## DATA
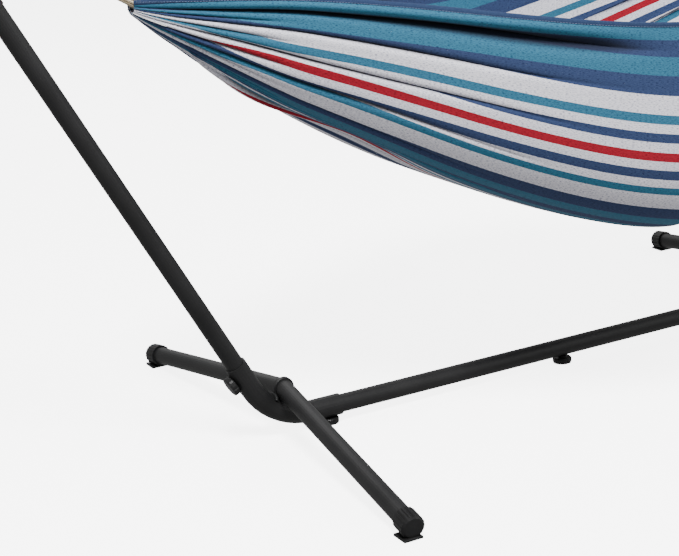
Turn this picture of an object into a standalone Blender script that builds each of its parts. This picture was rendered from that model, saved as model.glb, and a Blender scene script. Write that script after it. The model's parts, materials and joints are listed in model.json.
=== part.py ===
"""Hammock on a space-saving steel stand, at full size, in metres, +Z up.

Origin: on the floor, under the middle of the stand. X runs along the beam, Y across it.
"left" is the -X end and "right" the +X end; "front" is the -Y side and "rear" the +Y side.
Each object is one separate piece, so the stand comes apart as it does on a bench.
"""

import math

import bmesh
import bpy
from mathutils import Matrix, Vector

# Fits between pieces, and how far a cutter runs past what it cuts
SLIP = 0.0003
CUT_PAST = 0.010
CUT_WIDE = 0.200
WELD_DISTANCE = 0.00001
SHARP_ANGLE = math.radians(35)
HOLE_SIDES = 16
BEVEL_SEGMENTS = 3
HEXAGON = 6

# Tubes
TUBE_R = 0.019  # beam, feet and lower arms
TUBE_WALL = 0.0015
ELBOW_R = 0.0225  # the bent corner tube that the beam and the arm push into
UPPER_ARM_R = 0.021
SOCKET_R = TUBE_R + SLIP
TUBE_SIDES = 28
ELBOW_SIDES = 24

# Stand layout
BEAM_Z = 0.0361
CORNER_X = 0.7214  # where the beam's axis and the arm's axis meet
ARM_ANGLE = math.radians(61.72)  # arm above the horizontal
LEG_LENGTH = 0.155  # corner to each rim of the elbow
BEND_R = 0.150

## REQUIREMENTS
Exactly as written, please reproduce the lines from the first line of the data to the line containing "HEXAGON = 6", inclusive, and nothing else.

## RESPONSE
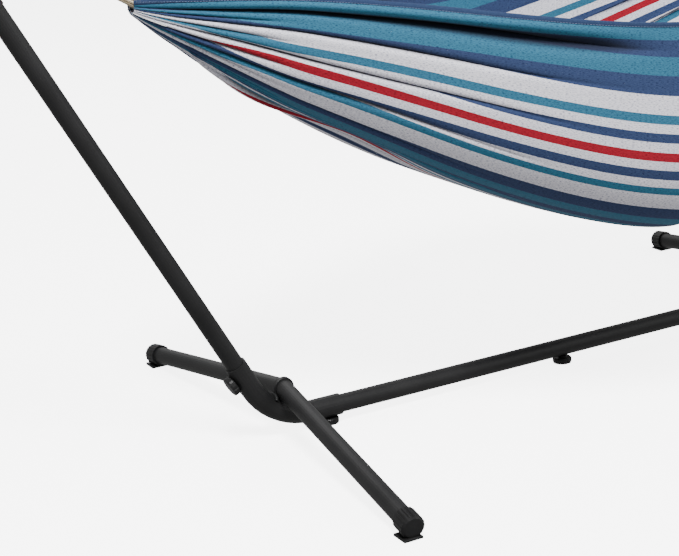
Turn this picture of an object into a standalone Blender script that builds each of its parts. This picture was rendered from that model, saved as model.glb, and a Blender scene script. Write that script after it. The model's parts, materials and joints are listed in model.json.
=== part.py ===
"""Hammock on a space-saving steel stand, at full size, in metres, +Z up.

Origin: on the floor, under the middle of the stand. X runs along the beam, Y across it.
"left" is the -X end and "right" the +X end; "front" is the -Y side and "rear" the +Y side.
Each object is one separate piece, so the stand comes apart as it does on a bench.
"""

import math

import bmesh
import bpy
from mathutils import Matrix, Vector

# Fits between pieces, and how far a cutter runs past what it cuts
SLIP = 0.0003
CUT_PAST = 0.010
CUT_WIDE = 0.200
WELD_DISTANCE = 0.00001
SHARP_ANGLE = math.radians(35)
HOLE_SIDES = 16
BEVEL_SEGMENTS = 3
HEXAGON = 6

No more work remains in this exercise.